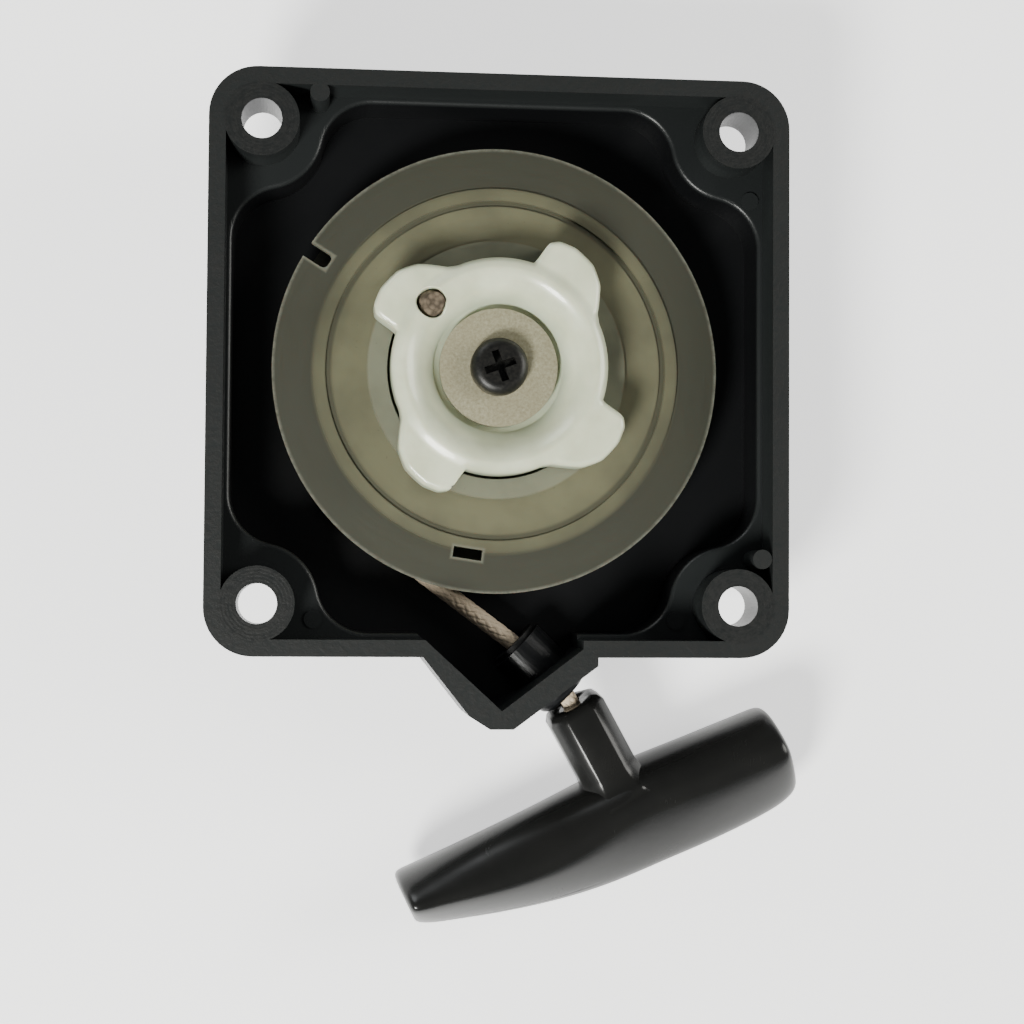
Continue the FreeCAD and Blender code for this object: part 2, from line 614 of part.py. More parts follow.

==

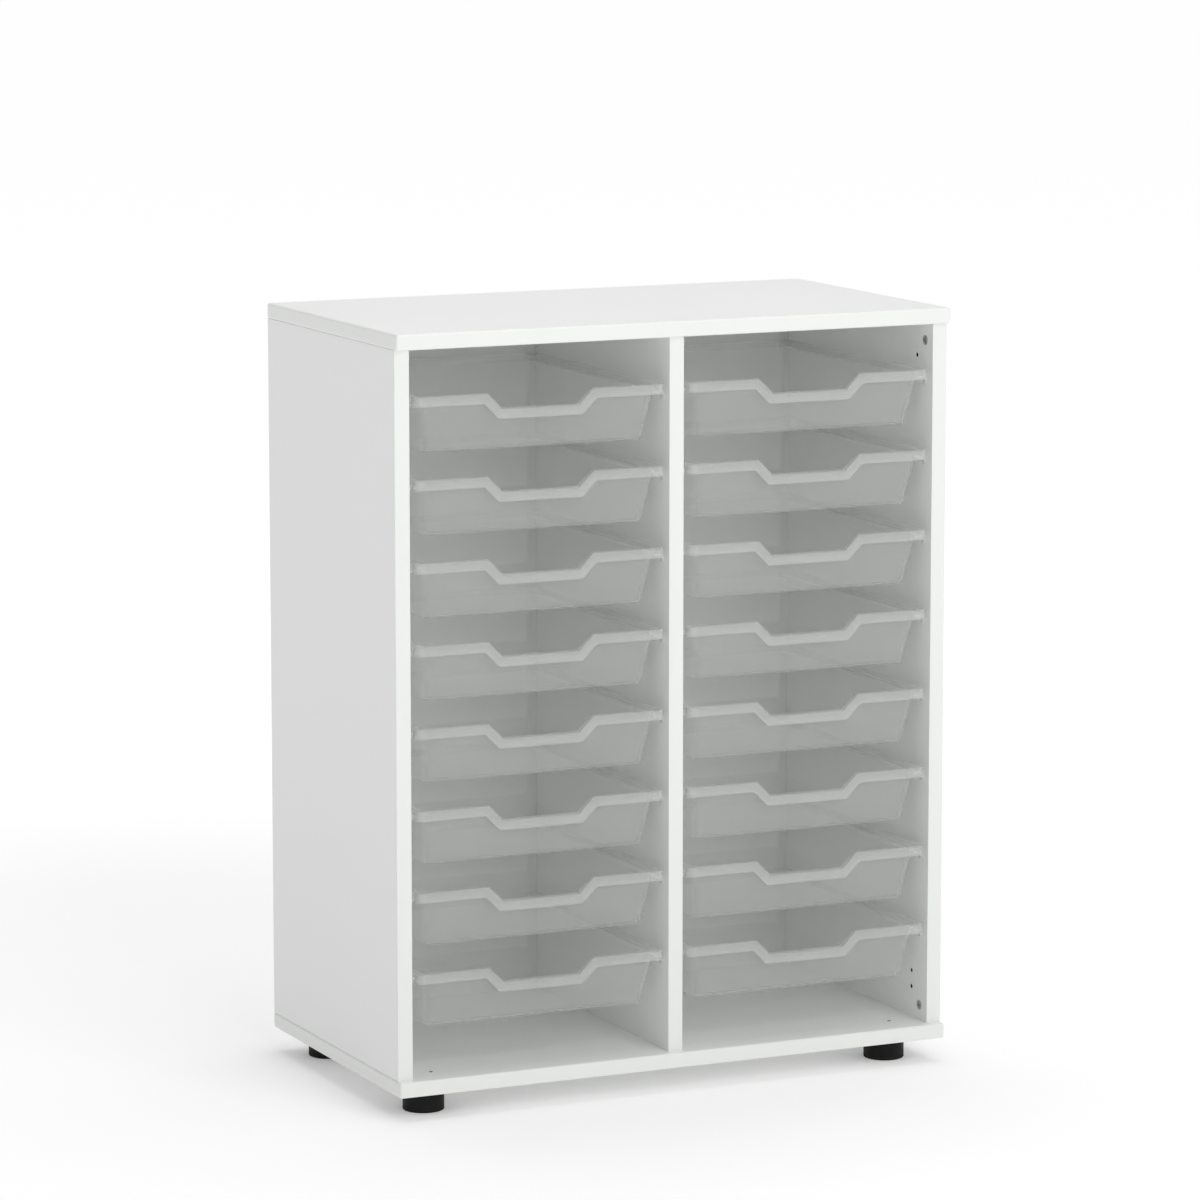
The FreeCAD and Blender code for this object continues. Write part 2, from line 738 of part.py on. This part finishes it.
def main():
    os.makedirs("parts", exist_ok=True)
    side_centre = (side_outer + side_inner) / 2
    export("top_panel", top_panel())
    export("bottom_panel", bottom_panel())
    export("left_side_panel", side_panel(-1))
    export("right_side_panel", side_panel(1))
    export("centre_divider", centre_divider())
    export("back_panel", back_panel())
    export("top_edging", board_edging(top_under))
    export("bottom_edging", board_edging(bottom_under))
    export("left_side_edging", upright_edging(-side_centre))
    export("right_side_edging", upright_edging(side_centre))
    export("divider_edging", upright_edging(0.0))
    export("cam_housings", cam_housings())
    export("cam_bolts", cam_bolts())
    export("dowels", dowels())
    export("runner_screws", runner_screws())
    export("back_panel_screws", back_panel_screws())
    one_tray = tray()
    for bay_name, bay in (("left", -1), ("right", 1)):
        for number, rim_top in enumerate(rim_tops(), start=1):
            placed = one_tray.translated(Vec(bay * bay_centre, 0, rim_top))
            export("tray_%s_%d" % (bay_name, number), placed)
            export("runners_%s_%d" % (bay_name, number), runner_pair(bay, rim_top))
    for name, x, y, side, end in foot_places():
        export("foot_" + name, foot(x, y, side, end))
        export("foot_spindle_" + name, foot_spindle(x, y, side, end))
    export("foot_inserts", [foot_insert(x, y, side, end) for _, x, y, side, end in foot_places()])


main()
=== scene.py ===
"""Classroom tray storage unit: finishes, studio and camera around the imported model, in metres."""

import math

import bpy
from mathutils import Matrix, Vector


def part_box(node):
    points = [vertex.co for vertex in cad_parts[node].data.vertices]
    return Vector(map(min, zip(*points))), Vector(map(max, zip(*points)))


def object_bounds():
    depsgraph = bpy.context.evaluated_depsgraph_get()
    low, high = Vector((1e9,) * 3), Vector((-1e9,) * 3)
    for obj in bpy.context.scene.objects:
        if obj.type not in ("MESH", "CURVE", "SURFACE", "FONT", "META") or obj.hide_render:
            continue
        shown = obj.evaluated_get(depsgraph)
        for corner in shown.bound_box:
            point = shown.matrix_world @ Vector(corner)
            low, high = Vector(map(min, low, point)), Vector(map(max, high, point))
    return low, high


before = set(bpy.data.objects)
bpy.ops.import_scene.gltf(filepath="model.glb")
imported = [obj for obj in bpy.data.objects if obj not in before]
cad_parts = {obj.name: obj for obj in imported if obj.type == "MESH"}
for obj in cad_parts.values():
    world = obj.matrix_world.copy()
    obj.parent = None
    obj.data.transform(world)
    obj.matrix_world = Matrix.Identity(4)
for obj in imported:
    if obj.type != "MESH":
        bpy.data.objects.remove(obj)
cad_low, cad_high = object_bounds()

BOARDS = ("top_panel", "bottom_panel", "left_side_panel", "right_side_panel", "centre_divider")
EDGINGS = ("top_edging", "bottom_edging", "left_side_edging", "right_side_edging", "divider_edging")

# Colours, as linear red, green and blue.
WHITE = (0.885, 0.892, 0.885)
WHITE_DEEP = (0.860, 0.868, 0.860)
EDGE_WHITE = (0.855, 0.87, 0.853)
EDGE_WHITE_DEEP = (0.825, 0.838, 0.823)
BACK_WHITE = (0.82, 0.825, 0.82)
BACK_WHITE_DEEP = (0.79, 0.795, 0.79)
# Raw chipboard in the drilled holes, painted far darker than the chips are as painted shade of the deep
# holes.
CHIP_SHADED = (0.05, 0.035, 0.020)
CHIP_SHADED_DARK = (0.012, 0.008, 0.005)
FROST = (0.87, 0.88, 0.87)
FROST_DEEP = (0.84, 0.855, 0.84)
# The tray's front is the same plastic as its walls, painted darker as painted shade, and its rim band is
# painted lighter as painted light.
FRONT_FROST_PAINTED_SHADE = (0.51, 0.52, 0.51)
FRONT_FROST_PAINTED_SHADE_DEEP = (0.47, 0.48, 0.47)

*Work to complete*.
In the listing above, find the line containing "foot_spindle(x, y, side, end))" and the line containing "before = set(bpy.data.objects)", then repeat those two lines and everything between them exactly.

*Complete answer*.
        export("foot_spindle_" + name, foot_spindle(x, y, side, end))
    export("foot_inserts", [foot_insert(x, y, side, end) for _, x, y, side, end in foot_places()])


main()
=== scene.py ===
"""Classroom tray storage unit: finishes, studio and camera around the imported model, in metres."""

import math

import bpy
from mathutils import Matrix, Vector


def part_box(node):
    points = [vertex.co for vertex in cad_parts[node].data.vertices]
    return Vector(map(min, zip(*points))), Vector(map(max, zip(*points)))


def object_bounds():
    depsgraph = bpy.context.evaluated_depsgraph_get()
    low, high = Vector((1e9,) * 3), Vector((-1e9,) * 3)
    for obj in bpy.context.scene.objects:
        if obj.type not in ("MESH", "CURVE", "SURFACE", "FONT", "META") or obj.hide_render:
            continue
        shown = obj.evaluated_get(depsgraph)
        for corner in shown.bound_box:
            point = shown.matrix_world @ Vector(corner)
            low, high = Vector(map(min, low, point)), Vector(map(max, high, point))
    return low, high


before = set(bpy.data.objects)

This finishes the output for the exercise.